[Start]
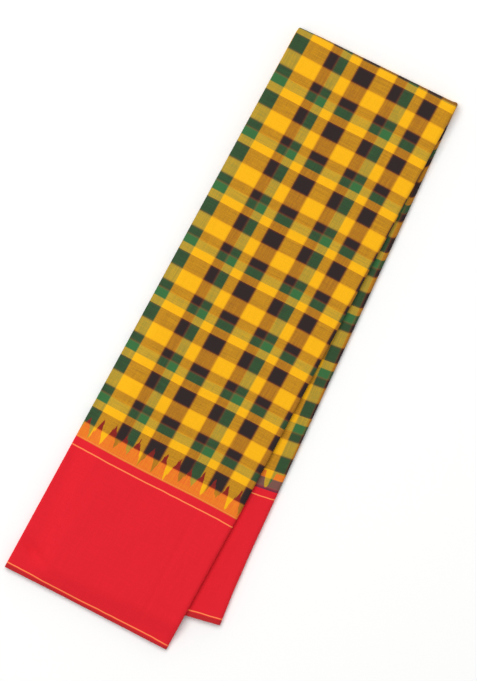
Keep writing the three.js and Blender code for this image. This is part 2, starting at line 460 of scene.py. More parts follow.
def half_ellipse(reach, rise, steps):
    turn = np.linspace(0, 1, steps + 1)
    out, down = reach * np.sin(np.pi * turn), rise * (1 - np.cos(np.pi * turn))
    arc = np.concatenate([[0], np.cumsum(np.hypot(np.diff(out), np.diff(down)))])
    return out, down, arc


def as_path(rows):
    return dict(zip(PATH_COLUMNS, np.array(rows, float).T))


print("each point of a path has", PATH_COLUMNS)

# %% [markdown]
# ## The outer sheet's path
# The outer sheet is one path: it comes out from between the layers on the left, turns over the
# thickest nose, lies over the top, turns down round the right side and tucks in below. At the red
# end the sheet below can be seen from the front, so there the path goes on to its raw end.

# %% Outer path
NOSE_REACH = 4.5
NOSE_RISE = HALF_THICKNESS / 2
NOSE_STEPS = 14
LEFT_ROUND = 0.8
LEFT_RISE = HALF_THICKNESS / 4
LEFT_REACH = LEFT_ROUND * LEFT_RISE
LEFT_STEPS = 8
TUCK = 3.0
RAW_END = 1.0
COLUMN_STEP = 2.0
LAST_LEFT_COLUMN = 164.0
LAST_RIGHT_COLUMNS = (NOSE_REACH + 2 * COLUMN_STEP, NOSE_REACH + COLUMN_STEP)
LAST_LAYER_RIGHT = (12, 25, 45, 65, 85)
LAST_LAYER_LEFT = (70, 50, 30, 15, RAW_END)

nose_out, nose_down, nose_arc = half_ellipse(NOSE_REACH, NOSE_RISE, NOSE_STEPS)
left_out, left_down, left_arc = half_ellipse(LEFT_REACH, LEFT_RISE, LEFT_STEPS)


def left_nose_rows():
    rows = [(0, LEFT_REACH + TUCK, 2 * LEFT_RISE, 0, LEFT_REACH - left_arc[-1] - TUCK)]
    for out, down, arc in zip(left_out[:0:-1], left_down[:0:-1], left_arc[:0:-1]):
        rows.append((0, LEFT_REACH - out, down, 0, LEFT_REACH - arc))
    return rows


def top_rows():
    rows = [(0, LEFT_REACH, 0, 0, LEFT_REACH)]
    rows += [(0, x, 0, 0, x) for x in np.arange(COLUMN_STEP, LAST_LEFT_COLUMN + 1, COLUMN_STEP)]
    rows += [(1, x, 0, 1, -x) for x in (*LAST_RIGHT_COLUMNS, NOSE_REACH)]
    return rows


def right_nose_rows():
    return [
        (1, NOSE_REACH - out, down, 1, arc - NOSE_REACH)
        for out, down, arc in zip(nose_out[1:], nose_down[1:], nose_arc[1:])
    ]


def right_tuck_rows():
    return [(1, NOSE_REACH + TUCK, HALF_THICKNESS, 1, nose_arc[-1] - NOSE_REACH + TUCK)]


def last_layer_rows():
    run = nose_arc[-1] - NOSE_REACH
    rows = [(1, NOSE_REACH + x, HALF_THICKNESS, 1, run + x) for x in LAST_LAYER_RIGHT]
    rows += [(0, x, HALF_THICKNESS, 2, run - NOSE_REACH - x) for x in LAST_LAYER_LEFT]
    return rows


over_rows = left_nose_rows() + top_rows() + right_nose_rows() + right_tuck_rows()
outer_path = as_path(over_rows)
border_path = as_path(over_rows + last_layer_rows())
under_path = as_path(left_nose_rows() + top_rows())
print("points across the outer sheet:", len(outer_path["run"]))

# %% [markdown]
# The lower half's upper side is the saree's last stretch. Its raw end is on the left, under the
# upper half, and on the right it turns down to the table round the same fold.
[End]
# OBJECTIVE:
Produce an exact copy of the whole listing.

# ANSWER TO THIS EXERCISE:
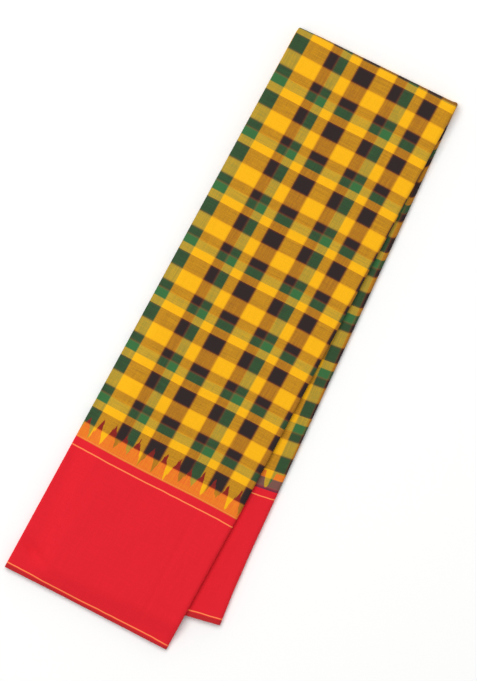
Keep writing the three.js and Blender code for this image. This is part 2, starting at line 460 of scene.py. More parts follow.
def half_ellipse(reach, rise, steps):
    turn = np.linspace(0, 1, steps + 1)
    out, down = reach * np.sin(np.pi * turn), rise * (1 - np.cos(np.pi * turn))
    arc = np.concatenate([[0], np.cumsum(np.hypot(np.diff(out), np.diff(down)))])
    return out, down, arc


def as_path(rows):
    return dict(zip(PATH_COLUMNS, np.array(rows, float).T))


print("each point of a path has", PATH_COLUMNS)

# %% [markdown]
# ## The outer sheet's path
# The outer sheet is one path: it comes out from between the layers on the left, turns over the
# thickest nose, lies over the top, turns down round the right side and tucks in below. At the red
# end the sheet below can be seen from the front, so there the path goes on to its raw end.

# %% Outer path
NOSE_REACH = 4.5
NOSE_RISE = HALF_THICKNESS / 2
NOSE_STEPS = 14
LEFT_ROUND = 0.8
LEFT_RISE = HALF_THICKNESS / 4
LEFT_REACH = LEFT_ROUND * LEFT_RISE
LEFT_STEPS = 8
TUCK = 3.0
RAW_END = 1.0
COLUMN_STEP = 2.0
LAST_LEFT_COLUMN = 164.0
LAST_RIGHT_COLUMNS = (NOSE_REACH + 2 * COLUMN_STEP, NOSE_REACH + COLUMN_STEP)
LAST_LAYER_RIGHT = (12, 25, 45, 65, 85)
LAST_LAYER_LEFT = (70, 50, 30, 15, RAW_END)

nose_out, nose_down, nose_arc = half_ellipse(NOSE_REACH, NOSE_RISE, NOSE_STEPS)
left_out, left_down, left_arc = half_ellipse(LEFT_REACH, LEFT_RISE, LEFT_STEPS)


def left_nose_rows():
    rows = [(0, LEFT_REACH + TUCK, 2 * LEFT_RISE, 0, LEFT_REACH - left_arc[-1] - TUCK)]
    for out, down, arc in zip(left_out[:0:-1], left_down[:0:-1], left_arc[:0:-1]):
        rows.append((0, LEFT_REACH - out, down, 0, LEFT_REACH - arc))
    return rows


def top_rows():
    rows = [(0, LEFT_REACH, 0, 0, LEFT_REACH)]
    rows += [(0, x, 0, 0, x) for x in np.arange(COLUMN_STEP, LAST_LEFT_COLUMN + 1, COLUMN_STEP)]
    rows += [(1, x, 0, 1, -x) for x in (*LAST_RIGHT_COLUMNS, NOSE_REACH)]
    return rows


def right_nose_rows():
    return [
        (1, NOSE_REACH - out, down, 1, arc - NOSE_REACH)
        for out, down, arc in zip(nose_out[1:], nose_down[1:], nose_arc[1:])
    ]


def right_tuck_rows():
    return [(1, NOSE_REACH + TUCK, HALF_THICKNESS, 1, nose_arc[-1] - NOSE_REACH + TUCK)]


def last_layer_rows():
    run = nose_arc[-1] - NOSE_REACH
    rows = [(1, NOSE_REACH + x, HALF_THICKNESS, 1, run + x) for x in LAST_LAYER_RIGHT]
    rows += [(0, x, HALF_THICKNESS, 2, run - NOSE_REACH - x) for x in LAST_LAYER_LEFT]
    return rows


over_rows = left_nose_rows() + top_rows() + right_nose_rows() + right_tuck_rows()
outer_path = as_path(over_rows)
border_path = as_path(over_rows + last_layer_rows())
under_path = as_path(left_nose_rows() + top_rows())
print("points across the outer sheet:", len(outer_path["run"]))

# %% [markdown]
# The lower half's upper side is the saree's last stretch. Its raw end is on the left, under the
# upper half, and on the right it turns down to the table round the same fold.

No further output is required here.